Former NBC News Employee Accuses Matt Lauer of Raping Her

Media

Former Today show host Matt Lauer has been accused of raping a colleague in 2014. According to a report published in Variety, investigative reporter Ronan Farrow’s new book Catch and Kill outlines the allegations that led to his 2017 firing from the Today show.

Brooke Nevils, a former NBC News employee who had previously sought to keep her identity anonymous, told Farrow that Lauer anally raped her in his hotel room at the 2014 Sochi Olympics. Nevils was on the trip to work with former Today co-anchor Meredith Vieira.

Multiple women have accused Lauer of sexual misconduct, including encounters in 2000, 2001, and 2007. He allegedly gave a colleague a sex toy and showed a different colleague his penis, reprimanding her for not wanting to engage in a sexual encounter. He even had a button in his office that allowed him to close the door while sitting at his desk.

Nevils told Farrow that the encounter in Sochi “was nonconsensual in that I said, multiple times, that I didn’t want to have anal sex.” She also said that she was too drunk to be able to consent.

Farrow wrote that Lauer apparently pushed Nevils onto the bed, “flipping her over, asking if she liked anal sex.” Nevils “said that she declined several times,” he wrote.

According to the account, as she was in the middle of telling him again that she did not want to have anal sex, Lauer raped her.

“It hurt so bad. I remember thinking, Is this normal?” she told Farrow. Afterward, she said, she “bled for days.”

Farrow wrote that after Nevils was raped, “she told colleagues and superiors at NBC” about the encounter.

Then, in 2017, Nevils met with NBC Universal human resources with a lawyer to tell them about the alleged rape. Lauer was fired, but “Nevils’s work life became torture,” Farrow wrote. “She was made to sit in the same meetings as everyone else, discussing the news, and in all of them colleagues loyal to Lauer cast doubt on the claims, and judgment on her.”

NBC did, however, attempt to explain the creepy button in 2018. An internal investigation found that, “according to the NBCUniversal facilities team, the button is a commonly available feature in executive offices in multiple NBCUniversal facilities to provide an efficient way to close the door without getting up from the desk.” So, yeah. I definitely feel better knowing that Lauer wasn’t the only guy who had one.

According to the Variety report, Nevils apparently learned that Noah Oppenheim, the president of NBC News, and Andrew Lack, the chairman of NBC News and MSNBC, “were emphasizing that the incident hadn’t been ‘criminal’ or an ‘assault.’” Lack allegedly also said internally that the incident that led to Lauer’s firing had happened in Sochi, essentially outing her.

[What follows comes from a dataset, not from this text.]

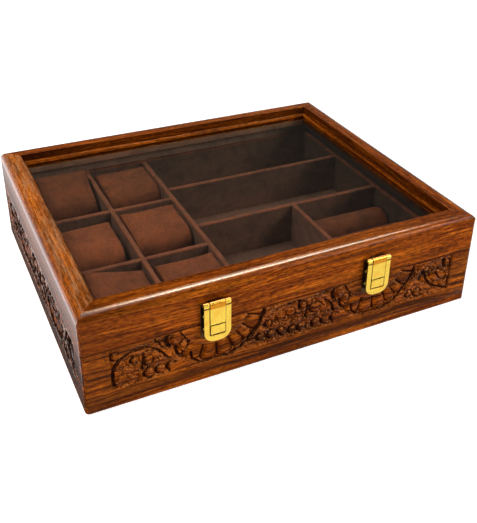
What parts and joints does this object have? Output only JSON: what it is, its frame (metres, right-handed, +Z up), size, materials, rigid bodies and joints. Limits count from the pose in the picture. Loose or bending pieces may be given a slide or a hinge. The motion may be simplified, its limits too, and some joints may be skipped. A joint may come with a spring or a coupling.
{
  "type": "watch and jewellery organizer box",
  "caption": "Carved wooden box with a hinged glass-topped lid, flap latches, and a suede-lined tray with watch pillows, ring rolls and open compartments.",
  "frame": {"origin": "middle of the flat underside", "axes": "+X to the right along the longest side, +Y to the back where the hinges are, +Z up"},
  "size_m": [0.305, 0.2638, 0.077],
  "materials": {
    "wood": "glossy varnish over dark-streaked rosewood",
    "suede": "brown suede with a short nap",
    "brass": "bright polished brass",
    "glass": "clear float glass"
  },
  "bodies": {
    "box": {"base_floor": "wood", "base_front": "wood", "base_back": "wood", "base_left": "wood", "base_right": "wood", "tray_floor": "suede", "tray_front": "suede", "tray_back": "suede", "tray_left": "suede", "tray_right": "suede", "pillow_divider": "suede", "main_divider": "suede", "ring_divider": "suede", "rear_divider": "suede", "middle_divider": "suede", "row_divider_front": "suede", "row_divider_rear": "suede", "ring_roll_rear": "suede", "ring_roll_middle": "suede", "ring_roll_front": "suede", "hinge_left_base_leaf": "brass", "hinge_left_pin": "brass", "hinge_right_base_leaf": "brass", "hinge_right_pin": "brass", "hinge_base_screws": "brass", "latch_left_base_plate": "brass", "latch_right_base_plate": "brass", "latch_base_nails": "brass"},
    "lid": {"lid_front": "wood", "lid_back": "wood", "lid_left": "wood", "lid_right": "wood", "lid_glass": "glass", "bead_front": "wood", "bead_back": "wood", "bead_left": "wood", "bead_right": "wood", "hinge_left_lid_leaf": "brass", "hinge_right_lid_leaf": "brass", "hinge_lid_screws": "brass", "latch_left_lid_plate": "brass", "latch_left_pin": "brass", "latch_right_lid_plate": "brass", "latch_right_pin": "brass", "latch_lid_nails": "brass"},
    "left_flap": {"latch_left_flap": "brass"},
    "right_flap": {"latch_right_flap": "brass"},
    "pillow_rear_left": {"pillow_rear_left": "suede"},
    "pillow_rear_right": {"pillow_rear_right": "suede"},
    "pillow_middle_left": {"pillow_middle_left": "suede"},
    "pillow_middle_right": {"pillow_middle_right": "suede"},
    "pillow_front_left": {"pillow_front_left": "suede"},
    "pillow_front_right": {"pillow_front_right": "suede"}
  },
  "joints": [
    {"name": "lid_hinge", "type": "hinge", "parent": "box", "child": "lid", "pos_m": [0, 0.1296, 0.0472], "axis": [-1, 0, 0], "range_deg": [0, 100]},
    {"name": "left_flap_hinge", "type": "hinge", "parent": "lid", "child": "left_flap", "pos_m": [-0.0625, -0.13, 0.0634], "axis": [-1, 0, 0], "range_deg": [0, 135]},
    {"name": "right_flap_hinge", "type": "hinge", "parent": "lid", "child": "right_flap", "pos_m": [0.0625, -0.13, 0.0634], "axis": [-1, 0, 0], "range_deg": [0, 135]},
    {"name": "pillow_rear_left_lift", "type": "slide", "parent": "box", "child": "pillow_rear_left", "axis": [0, 0, 1], "range_m": [0, 0.003]},
    {"name": "pillow_rear_right_lift", "type": "slide", "parent": "box", "child": "pillow_rear_right", "axis": [0, 0, 1], "range_m": [0, 0.01]},
    {"name": "pillow_middle_left_lift", "type": "slide", "parent": "box", "child": "pillow_middle_left", "axis": [0, 0, 1], "range_m": [0, 0.01]},
    {"name": "pillow_middle_right_lift", "type": "slide", "parent": "box", "child": "pillow_middle_right", "axis": [0, 0, 1], "range_m": [0, 0.015]},
    {"name": "pillow_front_left_lift", "type": "slide", "parent": "box", "child": "pillow_front_left", "axis": [0, 0, 1], "range_m": [0, 0.005]},
    {"name": "pillow_front_right_lift", "type": "slide", "parent": "box", "child": "pillow_front_right", "axis": [0, 0, 1], "range_m": [0, 0.015]}
  ]
}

She went on medical leave in 2018.

Lauer’s representative did not respond to a request for comment from Variety, and NBC News declined to comment. Lauer has commented on accusations against him in the past. When sexual misconduct allegations were first revealed in 2017, Lauer said that some of the specifics were untrue, but that there was “enough” truth in the stories for him to apologize. He later said that “any allegations or reports of coercive, aggressive or abusive actions on my part, at any time, are absolutely false.”

Today itself ran a lengthy segment on the claims on Wednesday morning. Co-hosts Savannah Guthrie and Hoda Kotb, who worked with Lauer for years, were visibly shaken.

“This is shocking and appalling and I honestly don’t even know what to say about it,” Guthrie said.

“You feel like you’ve known someone…and then all of a sudden a door opens up and there’s a part of them you didn’t know…they’re not allegations of an affair. They’re allegations of a crime,” Kotb said.

Update, 10:32 a.m. ET: Lauer issued a lengthy statement to Variety denying the rape allegation. From the statement:

In a new book, it is alleged that an extramarital, but consensual, sexual encounter I have previously admitted having, was in fact an assault. It is categorically false, ignores the facts, and defies common sense.
I had an extramarital affair with Brooke Nevils in 2014. It began when she came to my hotel room very late one night in Sochi, Russia. We engaged in a variety of sexual acts. We performed oral sex on each other, we had vaginal sex, and we had anal sex. Each act was mutual and completely consensual.
The story Brooke tells is filled with false details intended only to create the impression this was an abusive encounter. Nothing could be further from the truth. There was absolutely nothing aggressive about that encounter. Brooke did not do or say anything to object. She certainly did not cry. She was a fully enthusiastic and willing partner. At no time did she behave in a way that made it appear she was incapable of consent. She seemed to know exactly what she wanted to do. The only concern she expressed was that someone might see her leaving my room. She embraced me at the door as she left.